Все искусство, мастерство и художество, как нечто красивое – праздность, обывательщина.
Самое высшее, считаю, моменты служения духа и поэта, говор без слов, когда через рот бегут безумные слова; безумные ни умом, ни разумом непостигаемы.
Говор поэта – ритм и темп – делят промежутки, делят массу звуковую и в ясность исчерпывающие приводят жесты самого тела.
Когда загорается пламя поэта, он становится, поднимает руки, изгибает тело, делая из него ту форму, которая для зрителя будет живой, новой, реальной церковью.
Здесь ни мастерство, ни художество не может быть, ибо будет тяжело земельно загромождено другими ощущениями и целями.
Улэ Эле Лэл Ли Оне Кон Си Ан
Онон Кори Ри Коасамби Моена Леж
Сабно Оратр Тулож Коалиби Блесторе
Тиро Орене Алиж.
Вот в чем исчерпал свое высокое действо поэт, и эти слова нельзя набрать, и никто не сможет подражать ему.
Изобразительное искусство, 1919, № 1
Супрематизм
Плоскость, образовавшая квадрат, явилась родоначалом супрематизма, нового цветового реализма как беспредметного творчества (см. брошюру I, II, III издания «Кубизм, Футуризм и Супрематизм», 1915 и 1916 годы издания).
Супрематизм возник в 1913 году в Москве, и первые работы были на живописной выставке в Петрограде, вызвав негодование среди «маститых тогда газет» и критики, а также среди профессиональных людей – мастеров живописи.
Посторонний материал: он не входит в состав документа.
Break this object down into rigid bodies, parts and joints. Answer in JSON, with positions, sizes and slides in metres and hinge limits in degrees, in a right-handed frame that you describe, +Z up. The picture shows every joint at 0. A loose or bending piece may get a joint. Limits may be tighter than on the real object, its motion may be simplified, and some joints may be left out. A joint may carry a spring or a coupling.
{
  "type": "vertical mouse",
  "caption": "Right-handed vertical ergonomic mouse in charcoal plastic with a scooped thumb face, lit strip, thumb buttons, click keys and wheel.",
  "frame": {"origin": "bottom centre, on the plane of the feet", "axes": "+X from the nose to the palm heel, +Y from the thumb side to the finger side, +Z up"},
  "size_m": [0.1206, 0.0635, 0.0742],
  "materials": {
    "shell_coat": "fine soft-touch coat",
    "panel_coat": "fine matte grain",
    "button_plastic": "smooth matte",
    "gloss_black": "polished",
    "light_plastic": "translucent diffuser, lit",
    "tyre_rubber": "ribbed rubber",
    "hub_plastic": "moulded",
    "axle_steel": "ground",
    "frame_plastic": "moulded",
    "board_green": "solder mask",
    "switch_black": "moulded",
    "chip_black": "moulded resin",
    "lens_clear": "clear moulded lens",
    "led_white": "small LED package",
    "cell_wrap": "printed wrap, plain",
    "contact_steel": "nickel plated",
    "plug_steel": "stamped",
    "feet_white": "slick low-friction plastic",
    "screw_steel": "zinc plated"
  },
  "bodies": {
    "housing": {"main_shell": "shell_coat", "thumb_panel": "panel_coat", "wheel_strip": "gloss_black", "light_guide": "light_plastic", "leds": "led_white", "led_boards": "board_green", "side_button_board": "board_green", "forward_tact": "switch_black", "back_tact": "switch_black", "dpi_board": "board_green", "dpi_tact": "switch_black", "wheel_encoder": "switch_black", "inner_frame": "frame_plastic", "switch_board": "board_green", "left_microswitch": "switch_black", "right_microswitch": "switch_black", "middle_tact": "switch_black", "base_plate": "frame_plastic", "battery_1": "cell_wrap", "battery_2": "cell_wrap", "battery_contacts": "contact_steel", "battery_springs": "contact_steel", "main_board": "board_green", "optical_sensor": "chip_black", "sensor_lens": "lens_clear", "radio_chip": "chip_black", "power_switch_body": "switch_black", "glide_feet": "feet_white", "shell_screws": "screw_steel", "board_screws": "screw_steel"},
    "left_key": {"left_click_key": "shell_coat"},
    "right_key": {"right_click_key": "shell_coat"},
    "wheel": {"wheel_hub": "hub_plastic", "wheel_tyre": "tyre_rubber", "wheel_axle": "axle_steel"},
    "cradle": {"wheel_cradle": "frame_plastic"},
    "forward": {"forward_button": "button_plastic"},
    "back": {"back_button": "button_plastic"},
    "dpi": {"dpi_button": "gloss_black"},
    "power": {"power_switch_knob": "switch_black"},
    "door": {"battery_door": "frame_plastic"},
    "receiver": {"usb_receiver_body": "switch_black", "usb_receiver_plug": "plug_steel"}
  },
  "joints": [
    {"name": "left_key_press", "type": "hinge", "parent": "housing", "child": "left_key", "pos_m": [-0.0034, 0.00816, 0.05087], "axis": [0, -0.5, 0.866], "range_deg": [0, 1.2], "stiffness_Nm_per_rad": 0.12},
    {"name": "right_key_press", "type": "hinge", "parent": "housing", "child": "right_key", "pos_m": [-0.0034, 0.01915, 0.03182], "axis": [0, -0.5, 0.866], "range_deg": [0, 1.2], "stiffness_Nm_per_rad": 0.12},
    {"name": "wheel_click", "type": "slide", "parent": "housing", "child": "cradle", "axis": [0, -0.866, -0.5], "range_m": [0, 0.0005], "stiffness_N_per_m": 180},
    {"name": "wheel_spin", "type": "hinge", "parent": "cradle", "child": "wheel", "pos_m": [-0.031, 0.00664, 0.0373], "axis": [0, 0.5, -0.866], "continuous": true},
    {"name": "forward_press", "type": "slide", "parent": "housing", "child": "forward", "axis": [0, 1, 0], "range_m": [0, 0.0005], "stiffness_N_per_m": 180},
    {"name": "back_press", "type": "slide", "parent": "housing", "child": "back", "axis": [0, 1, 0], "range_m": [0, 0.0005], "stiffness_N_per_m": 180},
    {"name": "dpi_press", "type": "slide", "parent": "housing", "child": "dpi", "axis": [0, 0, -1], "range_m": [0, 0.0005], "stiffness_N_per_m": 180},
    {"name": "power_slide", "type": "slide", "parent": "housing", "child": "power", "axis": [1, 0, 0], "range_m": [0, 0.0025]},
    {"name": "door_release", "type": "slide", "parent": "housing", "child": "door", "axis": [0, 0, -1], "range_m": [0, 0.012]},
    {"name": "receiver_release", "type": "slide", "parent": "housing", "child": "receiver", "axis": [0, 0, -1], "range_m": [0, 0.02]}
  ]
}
Упомянув беспредметность, я только хотел наглядно указать, что в супрематизме не трактуются вещи, предметы и т. д., и только, беспредметность вообще ни при чем. Супрематизм – определенная система, по которой происходило движение цвета через долгий путь своей культуры.
Живопись возникла из смешанных цветов, превратив цвет в хаотическую смесь на расцветах эстетического тепла, и сами вещи у больших художников послужили остовами живописными. Я нашел, что чем ближе к культуре живописи, тем остовы (вещи) теряют свою систему и ломаются, устанавливая другой порядок, узаконяемый живописью.
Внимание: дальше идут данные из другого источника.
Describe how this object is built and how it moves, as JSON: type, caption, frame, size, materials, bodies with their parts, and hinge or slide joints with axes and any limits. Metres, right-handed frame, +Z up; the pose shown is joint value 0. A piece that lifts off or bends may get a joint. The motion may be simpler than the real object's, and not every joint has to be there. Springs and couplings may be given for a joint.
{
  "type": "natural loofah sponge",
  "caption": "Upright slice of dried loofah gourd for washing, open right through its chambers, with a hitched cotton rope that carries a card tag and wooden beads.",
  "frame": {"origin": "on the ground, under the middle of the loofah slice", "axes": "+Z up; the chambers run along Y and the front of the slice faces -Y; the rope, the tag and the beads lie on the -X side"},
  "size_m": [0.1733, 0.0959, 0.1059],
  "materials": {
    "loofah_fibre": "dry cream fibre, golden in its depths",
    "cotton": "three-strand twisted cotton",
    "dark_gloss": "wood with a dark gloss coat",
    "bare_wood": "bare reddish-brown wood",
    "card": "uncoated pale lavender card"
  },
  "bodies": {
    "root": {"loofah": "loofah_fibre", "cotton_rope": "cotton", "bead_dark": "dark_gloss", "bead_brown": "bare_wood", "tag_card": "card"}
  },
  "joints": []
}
Для меня стало ясным, что должны быть созданы новые остовы чистой цветописи, которые конструировались на требованиях цвета, и второе, что, в свою очередь, цвет должен выйти из живописной смеси в самостоятельную единицу – в конструкцию как индивидуум коллективной системы и индивидуальной независимости.
Конструируется система во времени и пространстве, не завися ни от каких эстетических красот, переживаний, настроений, скорее, является философской цветовой системой реализации новых достижений моих представлений как познание.
В данный момент путь человека лежит через пространство; супрематизм, семафор цвета – в его бесконечной бездне.